Milwaukee again was not awarded a federal grant to extend the streetcar system to Fiserv Forum, a project city officials had considered fast-tracking to start service in 2020.

City officials had studied ways to have the arena line built and running in time for the Democratic National Convention in summer 2020, if it comes to Milwaukee. The extension would run mostly on Vel R. Phillips Avenue between St. Paul Avenue and the arena on Juneau Avenue.

It is expected to cost $40 million. Milwaukee officials in October applied for a federal grant to cover half the cost.

Milwaukee’s application was among 851 for a competitive U.S. Department of Transportation grant program. Awards were announced this week. The only Wisconsin winner is rehab work along state Highway 29 in Brown County, which received $19.8 million.

The arena extension cannot be built without that federal grant money, so its future timeline is in question.

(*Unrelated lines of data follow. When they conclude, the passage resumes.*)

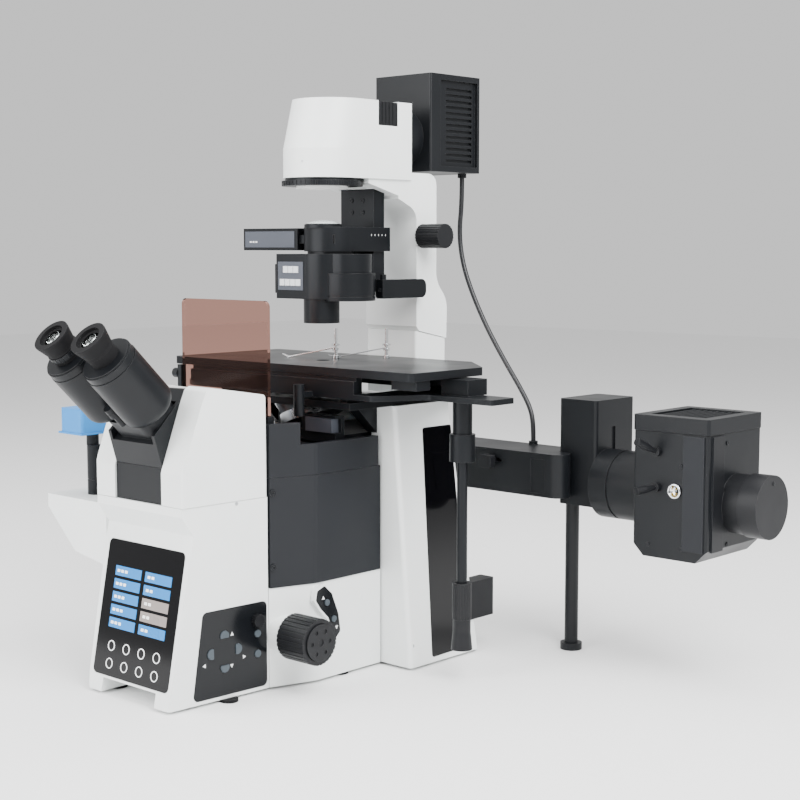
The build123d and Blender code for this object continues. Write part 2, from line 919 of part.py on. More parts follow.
def stage_clip(index):
    x, y, angle = clip_posts[index]
    rod = rod_z(x, y, clip_rod_radius, plate_top - 5.5, clip_rod_top)
    disc = rod_z(x, y, clip_disc_radius, clip_disc_z, clip_disc_z + 2)
    collar = rod_z(x, y, clip_disc_radius - 1.2, clip_disc_z - 6, clip_disc_z - 3)
    heel = rod_z(x, y, clip_disc_radius - 1, plate_top + running_gap, plate_top + 4)
    drop = clip_disc_z - 2 - (plate_top + 1.5)
    arm = prism_y([(0, clip_disc_z - 2), (0, clip_disc_z - 3.2), (clip_arm_length, clip_disc_z - 3.2 - drop),
                   (clip_arm_length + 8, clip_disc_z - 2 - drop + 3),
                   (clip_arm_length, clip_disc_z - 2 - drop)], -2.5, 2.5)
    arm = Pos(x, y, 0) * Rot(0, 0, angle) * arm
    return [rod + disc + collar + heel + arm]


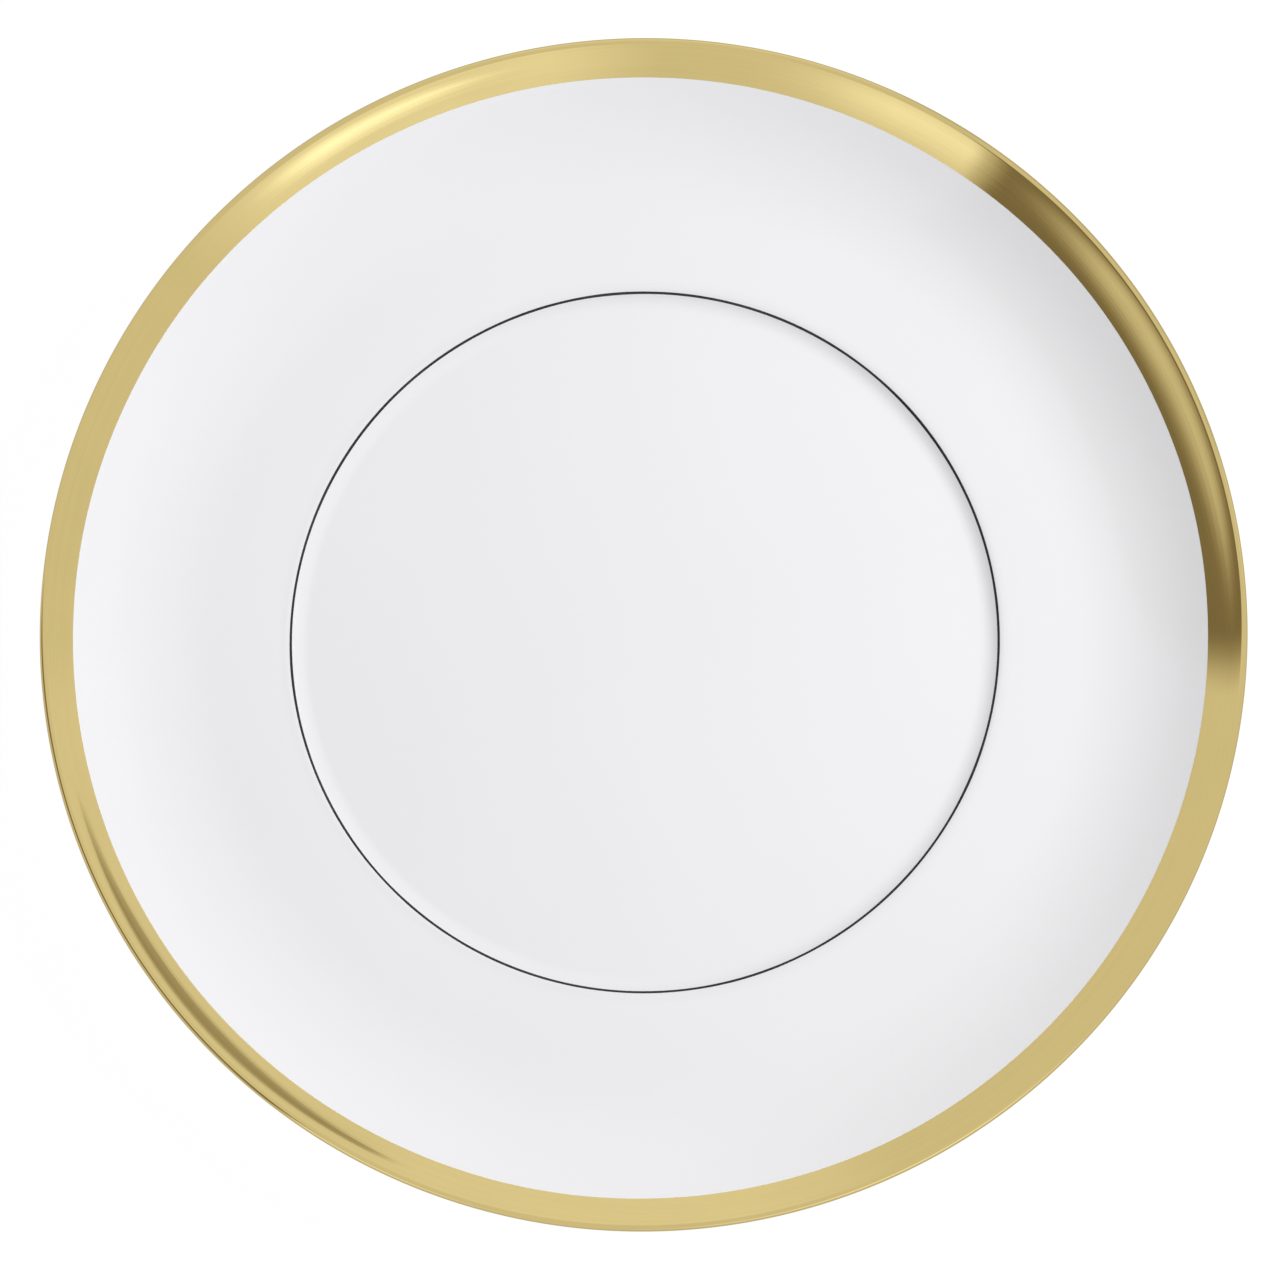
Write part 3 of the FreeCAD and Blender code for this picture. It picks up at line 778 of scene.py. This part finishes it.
def make_key_light():
    """A soft round lamp that lights the plate but isn't mirrored in it."""
    data = bpy.data.lights.new("key", "AREA")
    data.color = KEY_COLOUR
    data.shape = "DISK"
    data.size = KEY_WIDTH
    data.energy = KEY_POWER
    light = bpy.data.objects.new("key", data)
    light.location = from_plate(KEY_BEARING, KEY_ELEVATION, KEY_DISTANCE)
    light.rotation_mode = "QUATERNION"
    light.rotation_quaternion = (-light.location).to_track_quat("-Z", "Y")
    light.visible_camera = False
    light.visible_glossy = False
    bpy.context.scene.collection.objects.link(light)


FLOOR_GLOW = 0.93
FLOOR_COLOUR = (0.10, 0.10, 0.10, 1.0)
FLOOR_ROUGH = 0.9
FLOOR_REACH = 30.0      # metres
FLOOR_SIDES = 96
WHITE = (1.0, 1.0, 1.0, 1.0)


def floor_material():
    """Matt and lit from within, and clear when seen from below."""
    look = Look("lit_floor")
    look.give("Base Color", FLOOR_COLOUR)
    look.give("Roughness", FLOOR_ROUGH)
    look.give("Specular IOR Level", 0.0)
    look.give("Emission Color", WHITE)
    look.give("Emission Strength", FLOOR_GLOW)
    clear = look.add("ShaderNodeBsdfTransparent")
    below = look.add("ShaderNodeNewGeometry").outputs["Backfacing"]
    pick = look.add("ShaderNodeMixShader")
    look.feed(below, pick.inputs[0])
    look.feed(look.shader.outputs[0], pick.inputs[1])
    look.feed(clear.outputs[0], pick.inputs[2])
    look.feed(pick.outputs[0], look.tree.nodes["Material Output"].inputs["Surface"])
    return look.material


def make_floor():
    """A pale floor, burnt out by its own light as a lit sweep is."""
    mesh = bmesh.new()
    bmesh.ops.create_circle(mesh, cap_ends=True, radius=FLOOR_REACH, segments=FLOOR_SIDES)
    data = bpy.data.meshes.new("floor")
    mesh.to_mesh(data)
    mesh.free()
    data.materials.append(floor_material())
    floor = bpy.data.objects.new("floor", data)
    bpy.context.scene.collection.objects.link(floor)
    floor.visible_glossy = False


CAMERA_DISTANCE = 3.0
CAMERA_BEARING = -82.4
CAMERA_TILT = 9.0       # degrees off straight down
CAMERA_FIELD = 0.2859   # width of the picture at the lip, metres
CAMERA_AIM = (-0.00068, -0.00226)
CAMERA_REACH = 50.0     # how far it sees, metres
SENSOR = 36.0


def make_camera(lip_height):
    data = bpy.data.cameras.new("camera")
    data.sensor_width = SENSOR
    data.lens = SENSOR * CAMERA_DISTANCE / CAMERA_FIELD
    data.clip_end = CAMERA_REACH
    camera = bpy.data.objects.new("camera", data)
    aim = Vector((*CAMERA_AIM, lip_height))
    back = from_plate(CAMERA_BEARING, 90.0 - CAMERA_TILT, CAMERA_DISTANCE)
    right = Vector((0.0, 1.0, 0.0)).cross(back).normalized()
    up = back.normalized().cross(right)
    turned = Matrix((right, up, back.normalized())).transposed()
    camera.location = aim + back
    camera.rotation_mode = "QUATERNION"
    camera.rotation_quaternion = turned.to_quaternion()
    bpy.context.scene.collection.objects.link(camera)
    bpy.context.scene.camera = camera


# ------------------------------------------------------------------- all of it

def put_on(piece, node, material):
    piece.data.materials.append(material)
    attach(piece, "root")
    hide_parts(node)


def make_plate():
    glaze = glaze_material()
    put_on(make_body(), "porcelain_body", bisque_material())
    put_on(make_face_glaze(), "outer_glaze", glaze)
    put_on(make_back_glaze(), "foot_well_glaze", glaze)
    put_on(make_gilding(), "gold_rim_band", gold_material())
    put_on(make_line(), "well_line", enamel_material())


make_plate()
make_floor()
make_world()
make_key_light()
make_camera(CAD_BOX[1].z)
bpy.context.scene.view_settings.view_transform = "Standard"
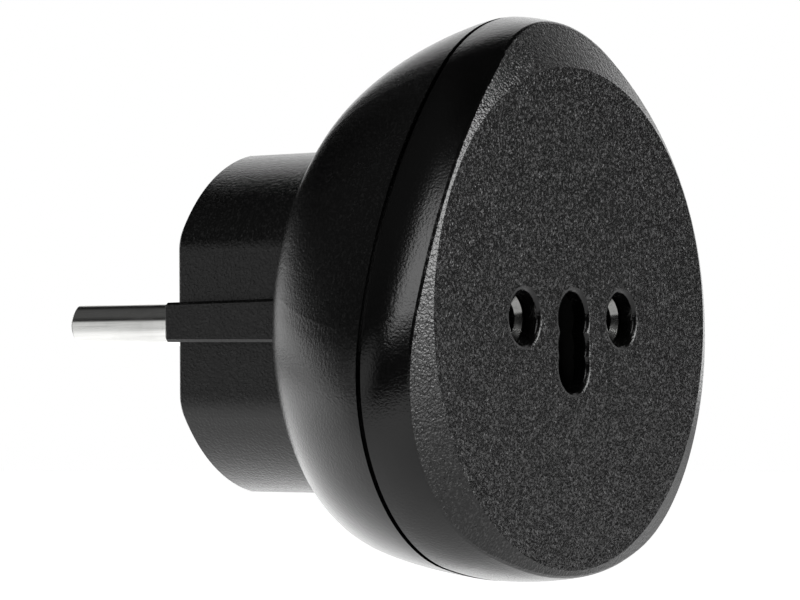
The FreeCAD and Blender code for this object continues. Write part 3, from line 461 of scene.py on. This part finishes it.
softboxes = {  # turn and rise in degrees, distance, width, height, brightness
    "leftSoftbox": (-177, 36, 0.9, 0.50, 0.62, 3.6),
    "frontSoftbox": (-81, 23, 0.85, 0.55, 0.46, 9.4),
}
bodyMiddle = Vector((0, -0.02, 0))  # what the softboxes face


def addSoftbox(name, turn, rise, distance, width, height, brightness):
    lamp = bpy.data.lights.new(name, "AREA")
    lamp.shape = "RECTANGLE"
    lamp.size = width
    lamp.size_y = height
    lamp.energy = brightness * math.pi * width * height
    holder = bpy.data.objects.new(name, lamp)
    bpy.context.scene.collection.objects.link(holder)
    outward = direction(turn, rise)
    holder.location = bodyMiddle + outward * distance
    holder.rotation_euler = (-outward).to_track_quat("-Z", "Y").to_euler()
    holder.visible_camera = False


makeFloor()
makeRoom()
for boxName, values in softboxes.items():
    addSoftbox(boxName, *values)
print("floor, room and softboxes placed:", len(softboxes))


photoCamera = {  # fitted to the photograph; angles in radians, lens in mm
    "place": (-0.47426, -0.33907, -0.00919),
    "yaw": 0.97531,
    "pitch": 0.02011,
    "roll": -0.00627,
    "lens": 239.828,
    "sensor": 36,
    "nearest": 0.01,
    "farthest": 20,
}


def addCamera():
    look = photoCamera
    yaw, pitch, roll = look["yaw"], look["pitch"], look["roll"]
    ahead = Vector((math.cos(pitch) * math.sin(yaw), math.cos(pitch) * math.cos(yaw),
                    math.sin(pitch)))
    level = Vector((math.cos(yaw), -math.sin(yaw), 0))
    upright = level.cross(ahead)
    right = level * math.cos(roll) + upright * math.sin(roll)
    up = upright * math.cos(roll) - level * math.sin(roll)
    optics = bpy.data.cameras.new("photoCamera")
    optics.sensor_width = look["sensor"]
    optics.lens = look["lens"]
    optics.clip_start = look["nearest"]
    optics.clip_end = look["farthest"]
    camera = bpy.data.objects.new("photoCamera", optics)
    bpy.context.scene.collection.objects.link(camera)
    turned = Matrix((right, up, -ahead)).transposed().to_4x4()
    camera.matrix_world = Matrix.Translation(look["place"]) @ turned
    bpy.context.scene.camera = camera


addCamera()
bpy.context.scene.view_settings.view_transform = "Standard"
print("camera set")
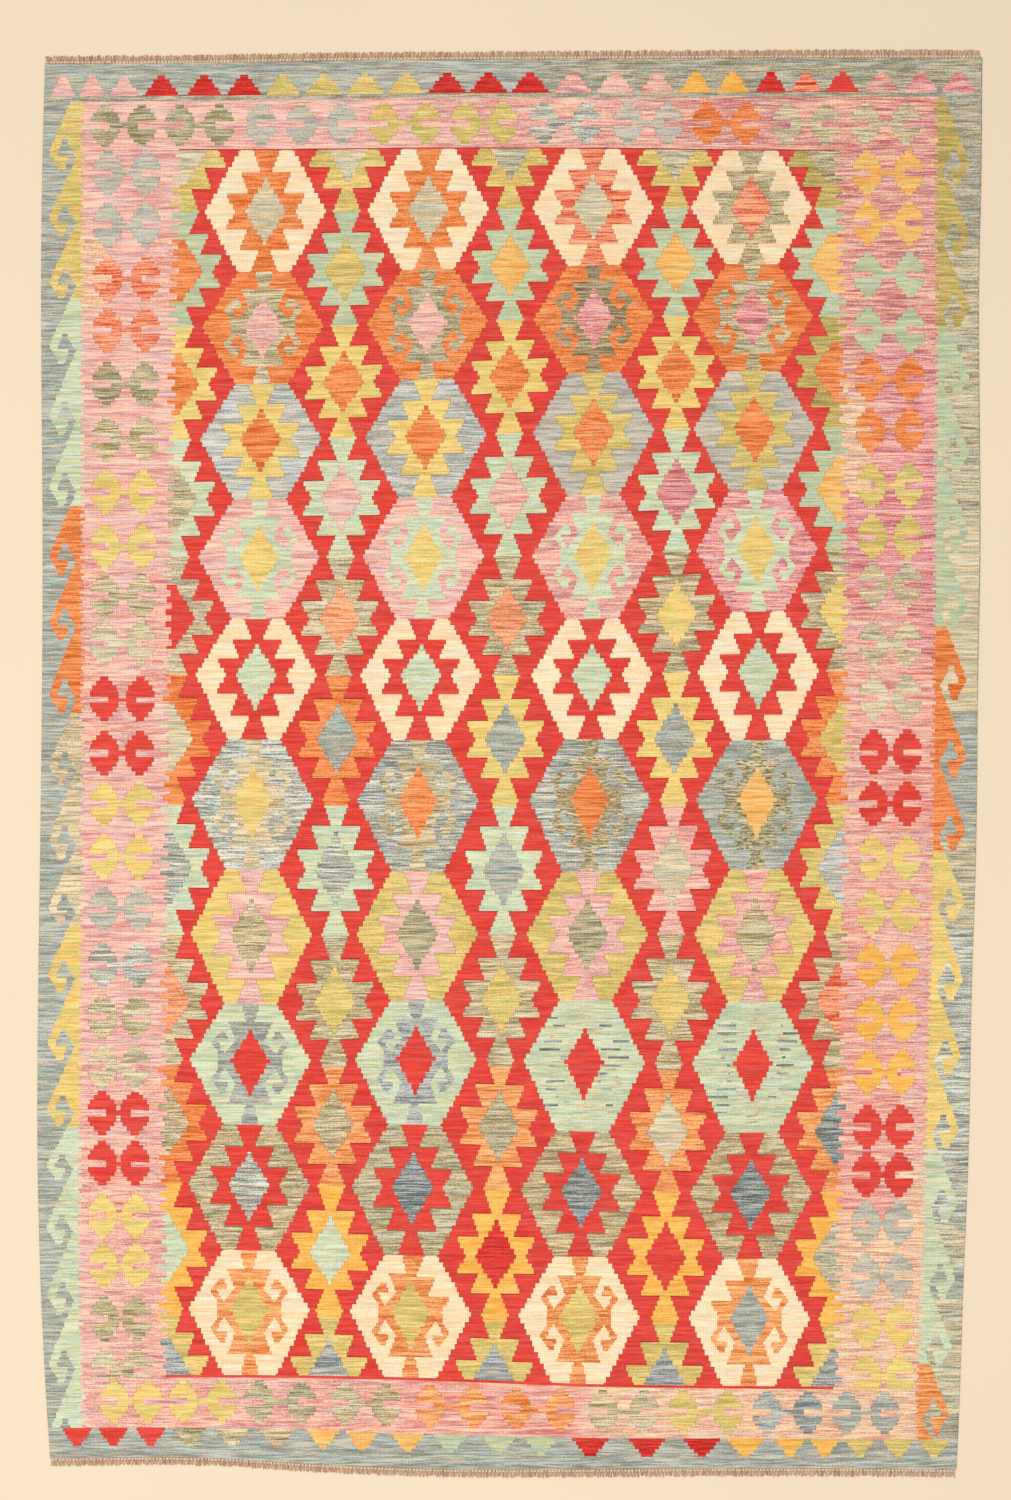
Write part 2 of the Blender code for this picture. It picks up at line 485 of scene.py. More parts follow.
STAR_ROWS = (
    stars(
        "YELLOW_GREEN YELLOW_GREEN YELLOW_GREEN YELLOW_GREEN OLIVE_GOLD",
        "PALE_MINT PALE_MINT KHAKI KHAKI SAGE",
    ),
    stars("DEEP_MINT", "ORANGE YELLOW_GREEN WARM_GOLD WARM_GOLD WARM_GOLD"),
    stars("YELLOW YELLOW YELLOW YELLOW OLIVE_GOLD", "ORANGE"),
    stars("MINT MINT MINT MINT DEEP_MINT", "SAGE ROSE PINK MAGENTA WARM_GOLD"),
    stars("PALE_SAGE SAGE SAGE SAGE SAGE", "RED SOFT_CORAL SOFT_CORAL YELLOW YELLOW"),
    stars("ORANGE ORANGE YELLOW YELLOW ORANGE", "PALE_MINT SLATE SLATE SLATE YELLOW_GREEN"),
    stars("MINT MINT MINT PINK YELLOW_GREEN", "SLATE_MIX SLATE_MIX SLATE PALE_MINT LAVENDER"),
    stars("SAGE SAGE SAGE SAGE OLIVE_GREY", "SOFT_CORAL YELLOW_GREEN YELLOW_GREEN YELLOW_GREEN CORAL"),
    stars("ORANGE PALE_ORANGE PALE_ORANGE PALE_ORANGE PALE_ORANGE", "SAGE SAGE DEEP_SAGE PALE_MINT BLUE"),
    stars("GOLD", "MINT MINT DEEP_RED RED KHAKI"),
    stars("YELLOW_GREEN", "SOFT_BLUE"),
)

LEFT, RIGHT = -1, 1
BOTTOM, TOP = -1, 1


class Quarter(NamedTuple):
    """A quarter of a hexagon: its row and column, its side and its end."""

    row: int
    column: int
    side: int
    end: int


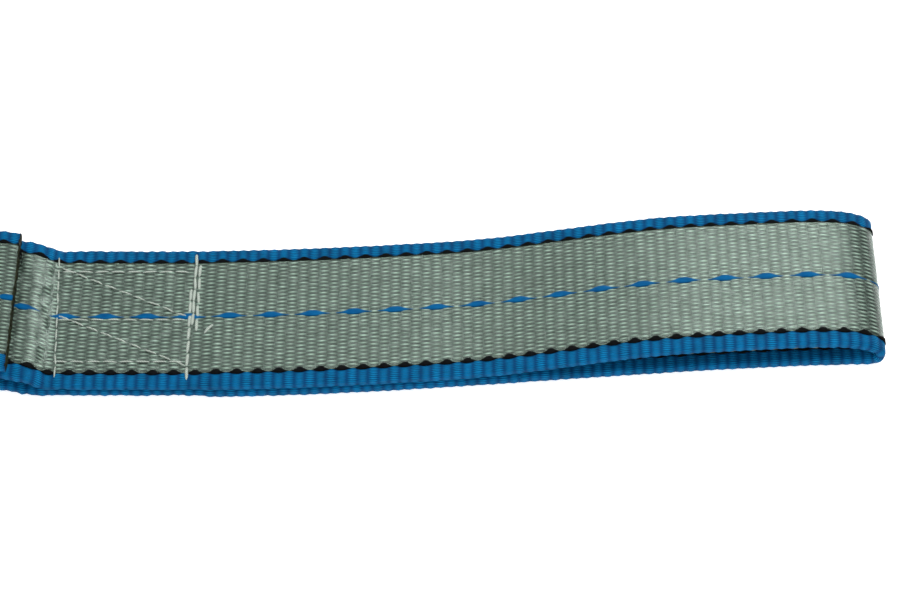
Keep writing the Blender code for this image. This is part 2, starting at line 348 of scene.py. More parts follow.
class Nodes:
    """Short calls for building a node tree."""

    def __init__(self, tree):
        self.tree = tree

    def add(self, kind, inputs=None, **settings):
        node = self.tree.nodes.new(kind)
        for key, value in settings.items():
            setattr(node, key, value)
        for key, value in (inputs or {}).items():
            self.plug(value, node.inputs[key])
        return node

    def plug(self, value, socket):
        if isinstance(value, bpy.types.Node):
            value = next(out for out in value.outputs if out.enabled)
        if isinstance(value, bpy.types.NodeSocket):
            self.tree.links.new(value, socket)
        else:
            socket.default_value = value

    def math(self, operation, *values):
        return self.add("ShaderNodeMath", dict(enumerate(values)), operation=operation)

    def times(self, first, second):
        return self.math("MULTIPLY", first, second)

    def attribute(self, name, kind="FLOAT"):
        inputs = {"Name": name}
        return self.add("GeometryNodeInputNamedAttribute", inputs, data_type=kind)

    def wave(self, value, period):
        """Cosine of a distance, one turn in each period."""
        return self.math("COSINE", self.times(value, 2 * math.pi / period))

    def mix(self, factor, first, second, blend="MIX"):
        inputs = {"Factor": factor, 6: first, 7: second}
        return self.add("ShaderNodeMix", inputs, data_type="RGBA", blend_type=blend).outputs[2]

    def ramp(self, value, low, high, to_low=0.0, to_high=1.0):
        limits = {"From Min": low, "From Max": high, "To Min": to_low, "To Max": to_high}
        return self.add("ShaderNodeMapRange", {"Value": value, **limits}).outputs[0]


def geometry_tree(name, sockets):
    """An empty Geometry Nodes tree with its sockets, input and output nodes."""
    tree = bpy.data.node_groups.new(name, "GeometryNodeTree")
    tree.is_modifier = True
    face = tree.interface
    face.new_socket("Geometry", in_out="INPUT", socket_type="NodeSocketGeometry")
    for label, kind in sockets.items():
        face.new_socket(label, in_out="INPUT", socket_type=f"NodeSocket{kind}")
    face.new_socket("Geometry", in_out="OUTPUT", socket_type="NodeSocketGeometry")
    nodes = Nodes(tree)
    return tree, nodes, nodes.add("NodeGroupInput"), nodes.add("NodeGroupOutput")


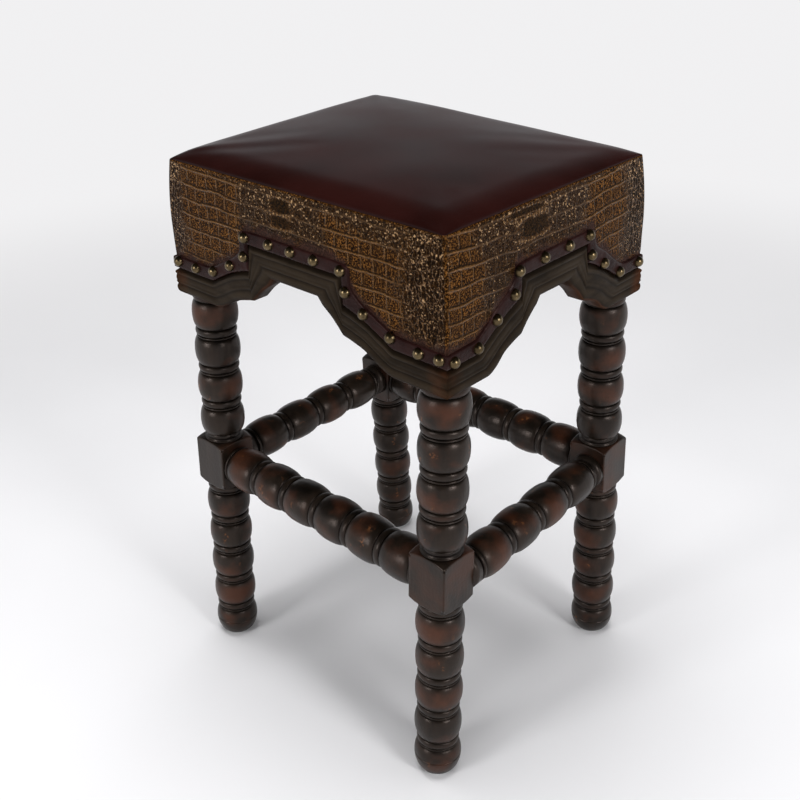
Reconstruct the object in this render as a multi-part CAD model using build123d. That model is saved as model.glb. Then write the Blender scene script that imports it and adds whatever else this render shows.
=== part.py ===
from build123d import *
from math import atan2, cos, sin, sqrt
import os

os.makedirs("parts", exist_ok=True)

# Bar stool in millimetres: +Z up, +X along the long side, -Y the front, origin on the floor under
# the middle of the seat. One corner, the back right one, is worked out and mirrored to the others.

# Heights above the floor
shoulder_z = 567.5      # underside of the apron's ends, where the turned part of a leg stops
stretcher_z = 310.5     # centre line of the four stretchers
apron_h = 122.5         # from the shoulder up to the top of the apron boards
seat_rise = 57.0        # from the top of the apron boards up to the seam round the seat top
crown_rise = 20.0       # middle of the seat above that seam

# Leg: centre line at the floor and at the shoulder
leg_foot_x = 209.1
leg_foot_y = 185.1
leg_top_x = 202.9
leg_top_y = 158.5

# Turning of a leg
bobbin_r = 31.0
bobbin_h = 39.5
notch_r = 24.5
ring_r = 28.0
ring_root_r = 24.5
ring_h = 14.0
upper_bobbin_count = 4
lower_bobbin_count = 4
foot_h = 46.25
foot_belly_z = 28.0
foot_base_r = 15.0
foot_sink = 1.5
block_side = 56.6
block_h = 73.0
block_edge = 2.0
pommel_drop = 4.5
pommel_end_r = 34.0
collar_r = 24.0
collar_root_r = 21.0
collar_h = 8.5
collar_foot_r = 26.5
collar_foot_h = 2.5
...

A written statement by Milwaukee Department of Public Works commissioner Jeff Polenske said it was disappointing not to get the grant this year, but “we remain very optimistic about the future of the project and the prospects for expansion.”

“We’re continuing to move forward with our preliminary engineering and utility coordination activities for the extension towards Bronzeville and will continue seeking out additional funding sources to move the project forward,” Polenske said.

The line to Fiserv Forum would be followed by future extensions farther north along North Dr. Martin Luther King Jr. Drive to the Bronzeville neighborhood at North Avenue.

This is the second time Milwaukee has sought construction money for the arena extension through that federal program. It also did not make the cut in 2016.

The city would use tax incremental financing to pay for the local $20 million share of the arena line’s construction cost. That TIF proposal would use property taxes generated by a new development moving forward at the city-owned parking lot at Fourth Street and West Wisconsin Avenue. The city still does not have a viable development proposal for that site, so the local funding source is not yet concrete.

The initial line of the Milwaukee streetcar started service in early November, and in its first weeks beat projections for ridership. Most of the track already is built for the next phase of the streetcar, which would reach the downtown lakefront via Michigan and Clybourn streets. That phase was built using a $14.2 million federal DOT grant that was awarded in 2015. The city had to apply twice to secure that grant.

The lakefront line is to start service in late 2020. That’s a year later than the city had first anticipated. The delay is because the lakefront line’s central stop would be in the ground floor of the Couture apartment high-rise along North Lincoln Memorial Drive. That project was held up waiting for approval to use a different federal financing program. It secured that approval in early November.